The statute involved is a traffic act and therefore, a safety measure. It was designed to protect the public generally and not one or a few persons’ convenience. Safety statutes must be liberally construed for they are regulations which people at large have a direct interest in seeing enforced and thereby do not- come within the category of penal statutes. Doering v. Walters, 80 Ind.App. 194, 140 N.E. 74. True it is, that if a vehicle is disabled the driver is exempt under the terms of sub-paragraph (b) of the statute, but it does not follow that if a driver voluntarily stops at a place where it is impossible to get the automobile entirely off the highway he has not violated the terms of the statute. If the statute does not specifically say that a person must drive on until he reaches a place where he can park entirely off the pavement, as the defendant argues, it likewise does not incorporate the defendant’s theory that he was not violating the statute by stopping partially on the pavement and leaving sufficient roadway to pass and a clear view of his parked automobile for 200 feet. These qualifying conditions of unobstructed passage and a sufficiently *27dear view would seem to apply just to natural conditions such as no berm or a soft shoulder too weak to support the weight of an automobile. The State created barrier erected at a curve which prevented persons from driving off the paved portion entirely was purposeful, and designed to prevent all but emergency cases from stopping.
The rule is too well settled to require the citation of authorities for its support, that when one State adopts the statute of another State, which has a judicial construction in that State, such construction is presumed to have been adopted with the statute. The statute we are considering is a national uniform traffic act> a substantial copy thereof having been adopted in many States of the Union. Illinois, which has an almost identically similar statute, adopted in 1935, Ill. Rev. Stat. 1945, c. 95½, § 185, to the statute here in question, has held through its courts that the only excuse for stopping on the pavement is an emergency or exigency which leaves no other choice. Fitzpatrick v. California & Hawaiian Sugar Ref. Corp., Ltd., 309 Ill.App. 215, 32 N.E.2d 990; Hand v. Greathouse, 294 Ill.App. 383, 13 N.E.2d 1010, decided January 17, 1938. Indiana adopted its statute in 1939. It is clear that stopping on the highway as Abshire did was a violation of the statute, and a violation of a statute is negligence per se. Pennsylvania R. Co. v. Huss, 96 Ind.App. 71, 180 N.E. 919; Union Traction Co. of Indiana v. Wynkoop, 90 Ind.App. 331, 154 N.E. 40. The court did not err in the instructions to the jury.

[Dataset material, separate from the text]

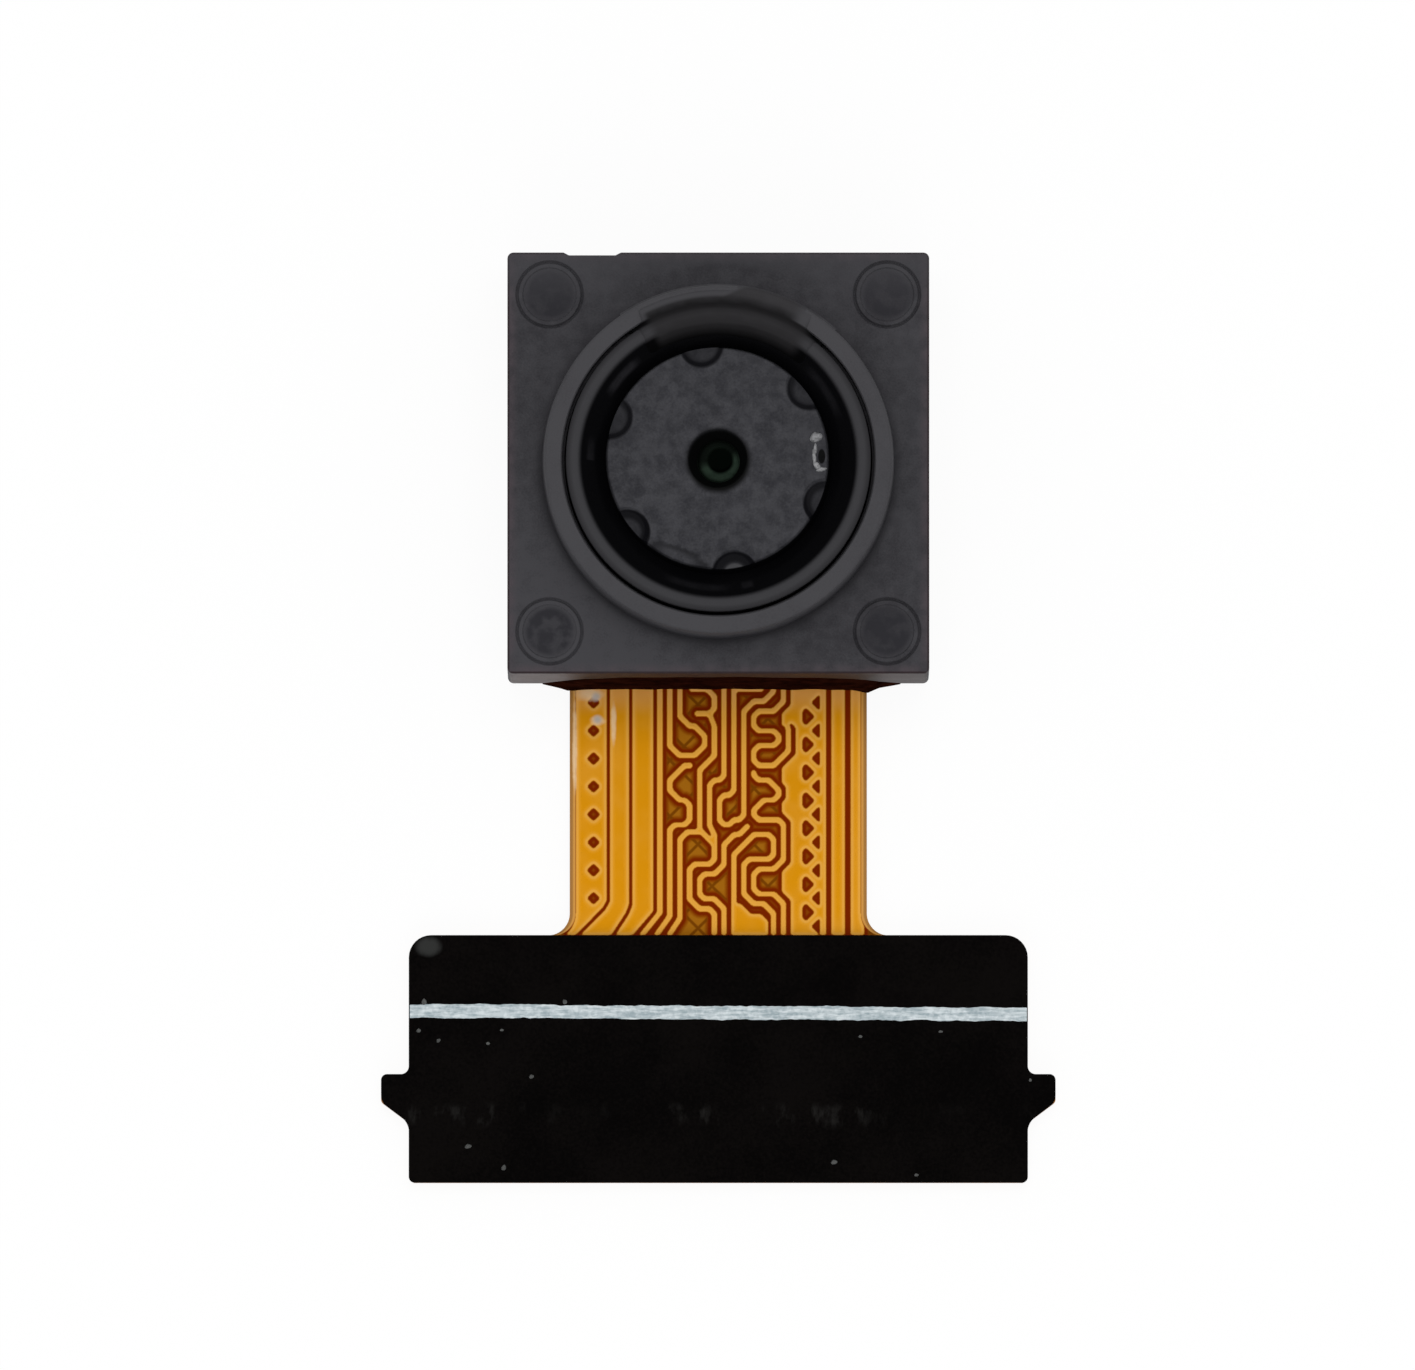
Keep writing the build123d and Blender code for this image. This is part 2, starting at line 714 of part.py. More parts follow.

Defendant’s second point is that granting he left his automobile standing partially on the highway in violation of the law, the presence of his automobile merely created a condition which was not the proximate cause of the collision or of the injury to the plaintiff. He asserts that his parked automobile was too remote to be a contributing cause of the injuries to plaintiff, and that the intervention of May driving the truck was the sole proximate cause of plaintiff’s injuries.
 Proximate cause of an injury is defined by the Indiana courts as “ ‘the act that immediately causes, or fails to prevent, an injury that might reasonably have been anticipated would result from the negligent act or omission charged, and without which such injury would not have occurred. The test is to be found in the probably injurious consequences that were to be anticipated, and not in the number of subsequent events or agencies that might arise to bring about such consequences.’ ” Cincinnati, H. & D. Ry. v. Armuth, 180 Ind. 673, 677, 103 N.E. 738, 740; Pennsylvania R. Co. v. Huss, supra. While defendant does not quarrel with this rule of law, he argues that there was no causal connection between the parked car and the accident. It is true that if the defendant’s negligence was a mere condition or remote cause of the injury suffered, the defendant is not liable, Moran v. Poledor, 84 Ind.App. 266, 151 N.E. 140, and the defendant likewise cannot be held liable if an independent intervening act which in no way was brought about or caused by any act of defendant is the immediate and direct cause of the injury. Pennsylvania R. Co. v. Huss, supra. But if the defendant by his negligence set in motion a cause which continued down to the instant of injury and without which the injury would not have occurred, the defendant is liable, even though the negligence of May contributed to bring about the injury to plaintiff. City of Indianapolis v. Willis, 208 Ind. 607, 194 N.E. 343; City of Hammond v. Jahnke, 178 Ind. 177, 99 N.E. 39.
In our case, when defendant left his automobile standing partially on the highway, he violated the statute and was guilty of negligence per se. He was immediately put on notice of possible traffic accidents which were reasonably foreseeable as a result of his negligence, even though the manner in which they occurred might possibly seem fantastic. Defendant’s negligence related just as much to plaintiff, who was standing on the berm of the highway, as it did to motorists who were driving east on the highway. The foreseeability of the type of accident which occurred in the instant case and was set in motion by the negligence of Ab-shire was actual and could have been anticipated. The colliding of a vehicle approaching from the rear with the automo*28bile standing partially on the highway was not at all improbable and the possibility that the moving vehicle might be a heavy truck which might strike the standing and lighter defendant’s automobile: and cause it to pitch forward against the plaintiff, who was properly stationed off the highway and at a signal bus stop, likewise was plausible and not improbable. While the negligence of May was possibly the primary cause of the accident, the negligence of Abshire related to plaintiff and was the producing or the direct cause of the injuries to plaintiff.
The judgment of the District Court is affirmed.